David R. Flatla, Carl Gutwin, Lennart E. Nacke, Scott Bateman, and Regan L. Mandryk. 2011. Calibration Games : Making Calibration Tasks Enjoyable by Adding Motivating Game Elements. In Proceedings of ACM UIST 2011. Santa Barbara, CA, United States. ACM, 403-412. doi:10.1145/2047196.2047248

Abstract

Interactive systems often require calibration to ensure that input and output are optimally configured. Without calibration, user performance can degrade (e.g., if an input device is not adjusted for the user's abilities), errors can increase (e.g., if color spaces are not matched), and some interactions may not be possible (e.g., use of an eye tracker). The value of calibration is often lost, however, because many calibration processes are tedious and unenjoyable, and many users avoid them altogether.
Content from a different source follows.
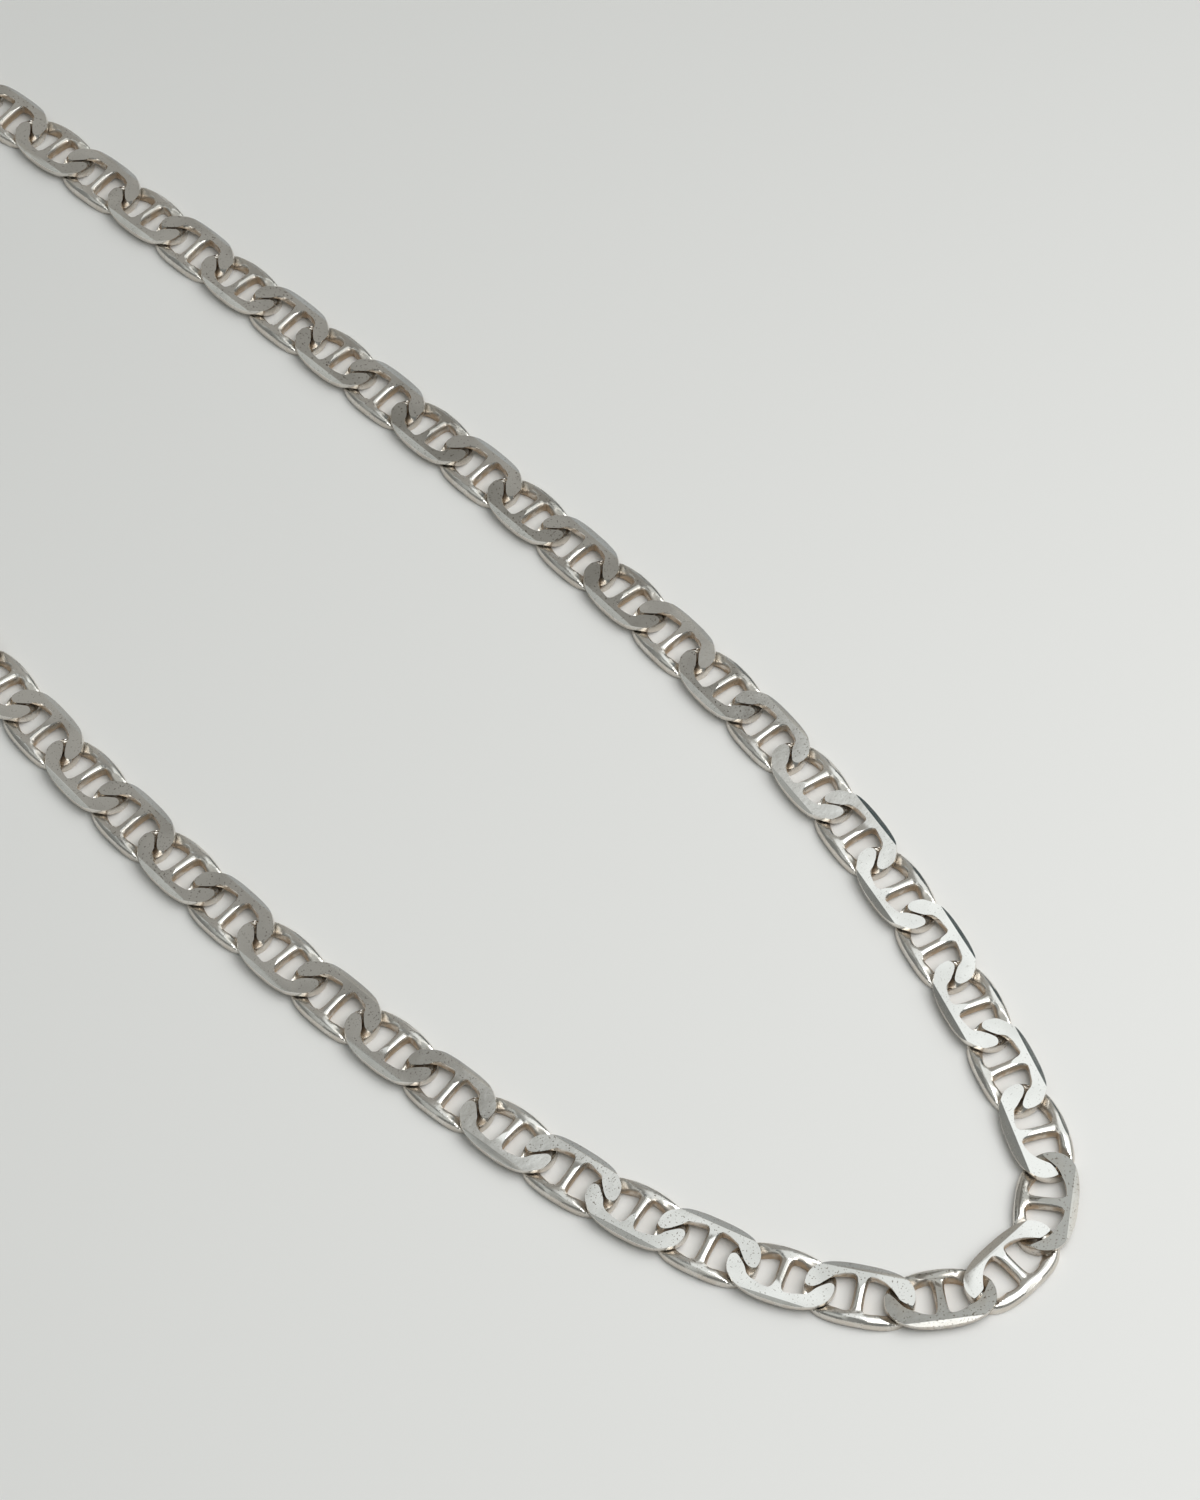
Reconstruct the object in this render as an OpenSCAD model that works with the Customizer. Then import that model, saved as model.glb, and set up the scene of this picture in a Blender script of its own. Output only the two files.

To address this problem, we propose calibration games that gather calibration data in an engaging and entertaining manner. To facilitate the creation of calibration games, we present design guidelines that map common types of calibration to core tasks, and then to well-known game mechanics. To evaluate the approach, we developed three calibration games and compared them to standard procedures. Users found the game versions significantly more enjoyable than regular calibration procedures, without compromising the quality of the data. Calibration games are a novel way to motivate users to carry out calibrations, thereby improving the performance and accuracy of many human-computer systems.